Una vita trascorsa in Australia e dopo oltre trent’anni di lavoro ora Marisa Gatti si gode la meritata età pensionabile con un’intensa attività all’interno dell’associazione emiliano romagnoli, canta in un coro locale e gioca a derfs con le amiche. Ha una grande famiglia e tanti amici e di tanto in tanto la nostalgia dell’Italia, degli amici di un tempo che vorrebbe rivedere.
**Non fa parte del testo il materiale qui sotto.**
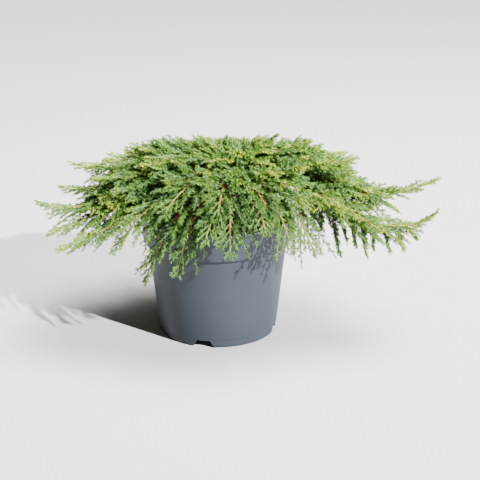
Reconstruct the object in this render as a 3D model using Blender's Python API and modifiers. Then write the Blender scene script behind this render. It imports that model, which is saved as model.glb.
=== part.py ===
"""A green carpet common juniper in its nursery pot, as separate solids.

The frame has +Z up and X to the right of the plant's front, which looks along -Y. Its origin is the
middle of the pot's underside. The pot holds its growing medium, the trunk stands on that, boughs leave
the trunk all round, and each bough ends in a fork of three plumes of foliage. Lengths are in metres.
"""

import math
import random

import bmesh
import bpy
import numpy as np
from mathutils import Matrix, Vector
from mathutils.bvhtree import BVHTree

SEED = 417
GAP = 0.0003
MERGE = 0.00001
UP = Vector((0.0, 0.0, 1.0))

# Pot
POT_HEIGHT = 0.180
RIM_RADIUS = 0.1125
RIM_BAND = 0.0035
RIM_PROUD = 0.0013
COLLAR_FOOT_RADIUS = 0.1090
COLLAR_FOOT = 0.1397
WAIST_RADIUS = 0.1026
BASE_RADIUS = 0.0866
FOOT_BAND = 0.0112
FOOT_STEP = 0.0007
POT_WALL = 0.0022
POT_ROUNDING = 0.0008
BASE_ROUNDING = 0.0020
POT_SIDES = 36

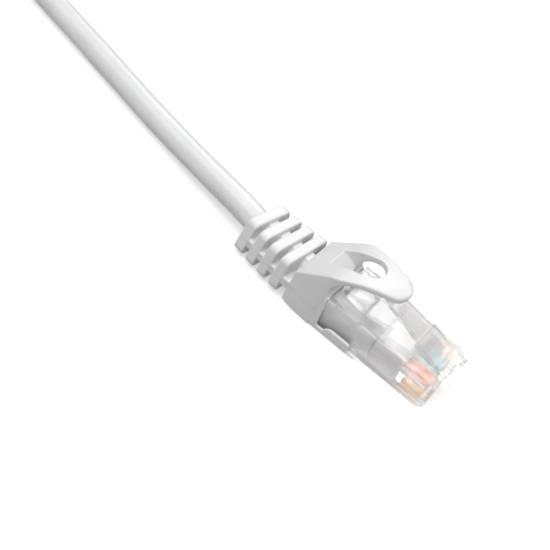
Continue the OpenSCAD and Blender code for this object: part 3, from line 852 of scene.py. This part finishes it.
for end, place, *_ in ENDS:
    shell = finish(shell_mesh(end + "_plug_shell"), SHELL_CLEAR, place)
    carry(shell, TRUNK, "clear_plastic", end + "_housing")
print("shell faces:", len(shell.data.polygons))

# %% [markdown]
# ## The latch
# The latch springs from the block on the nose and leans back over the plug: wide shoulders that catch
# behind the jack's ledge, then a tab that narrows under the hood. It is drawn as one loft from its
# root to its tip, so that shoulders and tab are one clear moulding. Real plastic bends at its root
# and has no pin.
# %% Latch
TAB_TOP = [(0.7, 12.15), (4.0, 11.9), (8.7, 11.35), (10.7, 10.95), (15.2, 9.9)]
TAB_UNDER = [(0.7, 11.3), (4.0, 11.1), (8.7, 10.45), (10.7, 10.0), (15.2, 8.9)]
TAB_HALF = [(-0.3, 1.1), (8.7, 1.94), (15.9, 2.6)]
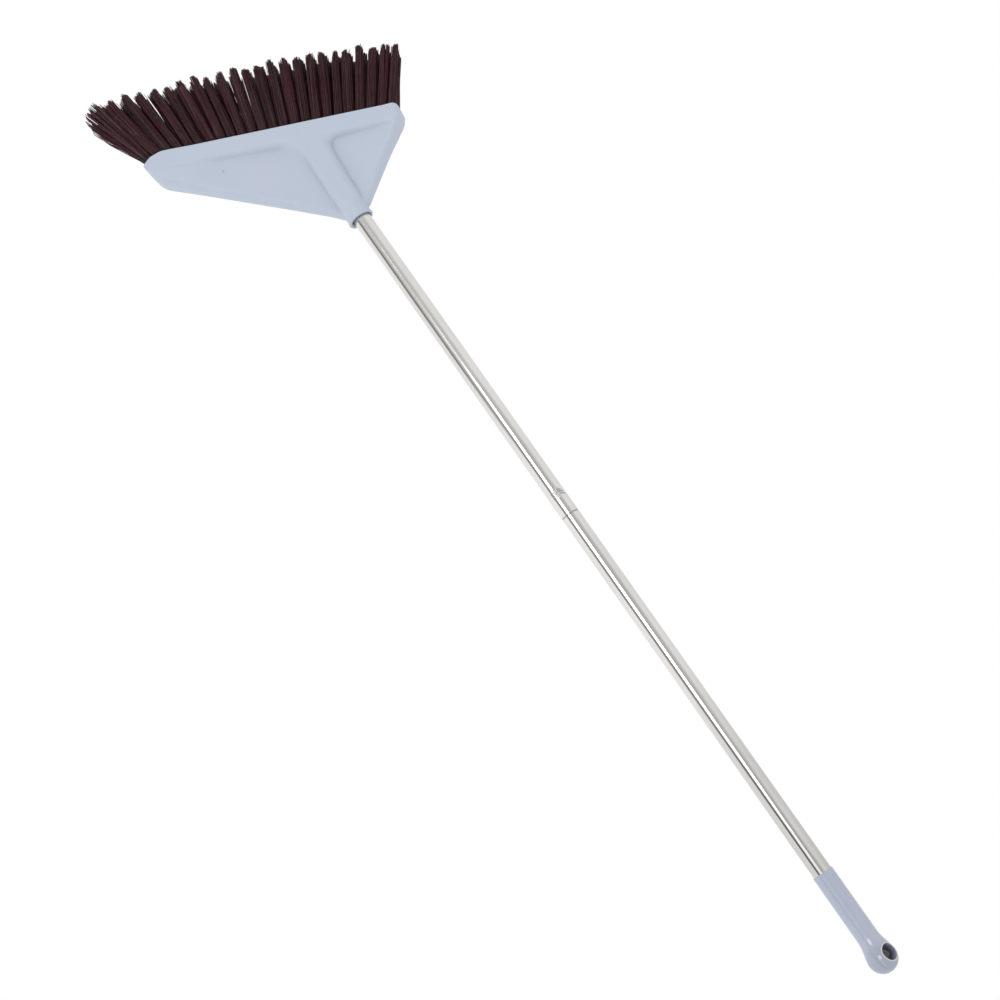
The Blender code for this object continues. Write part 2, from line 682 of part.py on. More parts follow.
def build_strands(name: str, start: float, pitch: float) -> bpy.types.Object:
    """Returns the strands of one slice, four to a tuft, in the head's frame."""
    bm = bmesh.new()
    root_rise = BLOCK_BOTTOM + STRAND_SINK
    for column in range(TUFT_COLUMNS):
        middle = start + pitch * (column + 0.5) / TUFT_COLUMNS
        lean = fan_lean(middle)
        for row in range(TUFT_ROWS):
            depth = (row - (TUFT_ROWS - 1) / 2) * TUFT_ROW_STEP
            drop = tip_drop(middle, row + column)
            for across, away in ((-1, -1), (1, -1), (-1, 1), (1, 1)):
                root = Vector((middle + across * TUFT_SPREAD, depth + away * TUFT_SPREAD, root_rise))
                tip = Vector((middle + lean + across * TIP_SPREAD,
                              depth * ROW_FAN_SHARE + away * TIP_SPREAD, -drop))
                add_strand(bm, root, tip)
    mesh = bpy.data.meshes.new(name)
    bm.to_mesh(mesh)
    bm.free()
    strands = add_object(name, mesh)
    strands.matrix_world = head_frame()
    return strands


def build_block() -> None:
    """The tufted block in slices of two tuft columns, each slice with its own strands."""
    start, end = block_span()
    pitch = (end - start) / SLICES
    for index in range(SLICES):
        left = start + pitch * index
        bm = bmesh.new()
        place = Matrix.Translation((left + pitch / 2, 0.0, (BLOCK_TOP + BLOCK_BOTTOM) / 2))
        size = (pitch - SEAT_GAP, BAR_THICKNESS - (SHELL_WALL + SEAT_GAP) * 2, BLOCK_HEIGHT)
        bmesh.ops.create_cube(bm, size=1.0, matrix=place @ Matrix.Diagonal((*size, 1.0)))
        mesh = bpy.data.meshes.new("bristles")
        bm.to_mesh(mesh)
        bm.free()
        slice_part = add_object(f"bristles_{index + 1:02d}", mesh)
        slice_part.matrix_world = head_frame()
        join(slice_part, build_strands(f"strands_{index + 1:02d}", left, pitch), "UNION")
        finish(slice_part, BRISTLE)


def main() -> None:
    """Builds the broom from the grip down to the tufted block."""
    build_grip()
    build_tubes()
    build_seam_ring()
    build_joint_stud()
    build_joint_nut()
    build_ferrule()
    build_washer()
    build_head_shell()
    build_block()


main()
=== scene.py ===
"""The looks of a floor broom: a moulded head with its tufted block, a steel handle in two parts and a grip.

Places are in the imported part's own frame. Z runs up the handle to the grip, and the origin is the centre of
the hanging hole. Classes hold their sizes in millimetres, and meshes are made in metres.
"""

import functools
import itertools
import json
import logging
import math
from contextlib import contextmanager
from dataclasses import dataclass, field
from enum import Enum
from typing import Callable, Iterable, Iterator, Sequence

import bpy
import numpy as np
from mathutils import Matrix, Vector

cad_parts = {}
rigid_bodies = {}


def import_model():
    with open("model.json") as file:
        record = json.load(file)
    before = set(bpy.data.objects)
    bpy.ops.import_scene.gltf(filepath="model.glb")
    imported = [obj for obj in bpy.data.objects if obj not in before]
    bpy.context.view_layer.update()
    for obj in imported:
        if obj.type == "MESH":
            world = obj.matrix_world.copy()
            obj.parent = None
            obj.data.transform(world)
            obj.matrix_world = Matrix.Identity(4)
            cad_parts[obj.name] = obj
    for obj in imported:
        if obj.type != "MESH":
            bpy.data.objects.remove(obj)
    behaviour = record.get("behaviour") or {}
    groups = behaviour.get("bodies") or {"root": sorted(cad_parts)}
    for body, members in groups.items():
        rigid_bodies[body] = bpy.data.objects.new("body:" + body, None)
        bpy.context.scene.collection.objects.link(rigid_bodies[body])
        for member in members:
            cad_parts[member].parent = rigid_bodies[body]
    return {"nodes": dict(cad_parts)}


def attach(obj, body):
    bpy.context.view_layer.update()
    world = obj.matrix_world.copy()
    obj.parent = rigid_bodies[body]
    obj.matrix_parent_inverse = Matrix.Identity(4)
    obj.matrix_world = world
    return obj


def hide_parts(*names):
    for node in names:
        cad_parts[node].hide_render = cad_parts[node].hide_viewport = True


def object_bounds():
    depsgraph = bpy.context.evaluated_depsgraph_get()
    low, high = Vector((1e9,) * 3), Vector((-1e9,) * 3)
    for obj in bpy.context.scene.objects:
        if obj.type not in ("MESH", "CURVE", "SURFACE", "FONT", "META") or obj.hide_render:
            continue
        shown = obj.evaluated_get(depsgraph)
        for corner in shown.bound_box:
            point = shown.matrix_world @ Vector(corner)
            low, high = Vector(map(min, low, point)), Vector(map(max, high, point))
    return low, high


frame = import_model()
CAD_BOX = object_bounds()

MM = 0.001
DOUBLES = 0.002
GOLDEN_ANGLE = 2.39996
WHOLE = (0.0, 1.0)
ONES = (1.0, 1.0, 1.0)
LOG = logging.getLogger("broom")

Array = np.ndarray
Form = Callable[[Array, Array, Array], Array]
Piece = bpy.types.Object
Finish = bpy.types.Material
Socket = bpy.types.NodeSocket


class Body(Enum):
    """The moving bodies that pieces ride on."""

    UPPER = "upper_handle"
    RING = "seam_ring"
    LOWER = "lower_handle"
    HEAD = "head"


class Slot(Enum):
    """The material slots of the part's record."""

    GRIP = "grip_plastic"
    STEEL = "polished_steel"
    INSERT = "insert_plastic"
    RUBBER = "washer_rubber"
    MOULDED = "moulded_plastic"
    BRISTLE = "bristle_plastic"


# Modelling steps that the pieces share


@contextmanager
def editing(piece: Piece) -> Iterator[None]:
    """Opens one piece in edit mode with everything selected, and closes it again.

    Args:
        piece: the piece.
    """
    choose(piece)
    bpy.ops.object.mode_set(mode="EDIT")
    bpy.ops.mesh.select_all(action="SELECT")
    yield
    bpy.ops.object.mode_set(mode="OBJECT")


def choose(piece: Piece) -> None:
    """Makes one object the only selected one and the active one.

    Args:
        piece: the object.
    """
    for other in bpy.context.view_layer.objects:
        other.select_set(False)
    piece.select_set(True)
    bpy.context.view_layer.objects.active = piece


def named(name: str) -> Piece:
    """Names the object that was just added, and its mesh.

    Args:
        name: the piece's name.

    Returns:
        The object.
    """
    piece = bpy.context.object
    piece.name = piece.data.name = name
    return piece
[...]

Marisa Gatti è emigrata nel 1956 con il marito Aldo Nicoluzzi. Con loro c’era anche la piccola Franca, di appena dieci mesi. Marisa è nata a San Felice, da una famiglia molto conosciuta in paese, composta dai genitori e da tre figli, oltre a Marisa c’erano anche due fratelli, uno maggiore e uno minore. La madre morì presto, durante la seconda guerra mondiale e Marisa, dopo aver trascorso nella Bassa la sua infanzia e la sua giovinezza, aver lavorato in un canapificio e nelle risaie, conobbe Aldo, un giovane di origine veneta di belle speranze e con l’ambizione di migliorare la sua condizione di vita. Così Marisa, quando si sposò all’età di 23 anni, dopo essersi trasferita prima sull’altopiano di asiago nel vicentino, è partita per l’Australia, dove è arrivata il 12 novembre 1956. Aldo ha lavorato per 28 anni come minatore, Marisa in una fabbrica tessile per 30 anni. Ha iniziato la sua occupazione pochi mesi dopo il suo arrivo, nel 1957, ed ha cucito stoffe di ogni tipo, per tre decenni. La famiglia Nicoluzzi Gatti è stata prima per cinque anni nel Vittoria a Merbourne, poi si è trasferita nel New South Wales. Seppure Marisa si sia da subito perfettamente integrata nella vita e nella società australiana, non ha mai abbandonato l’idea di poter tornare in Italia anche se, ormai, dice, la sua vita è costruita là, dove ha tanti amici e una bella famiglia, con due figli e quattro nipoti. Oltre a Franca, nata in Italia, nel 1962 in Australia è arrivato anche Walter.
Ora Franca, maestra e disegnatrice tecnica, sposata Gleason, ha due figli: Benjamin di 17 anni e Laura di 16. Anche Walter è sposato, è ragioniere ed ha due figli: Rayan di 10 anni e Jake di 6.
Un’altra delle migliaia di storie di emigrazione targata Modena. (m.b.)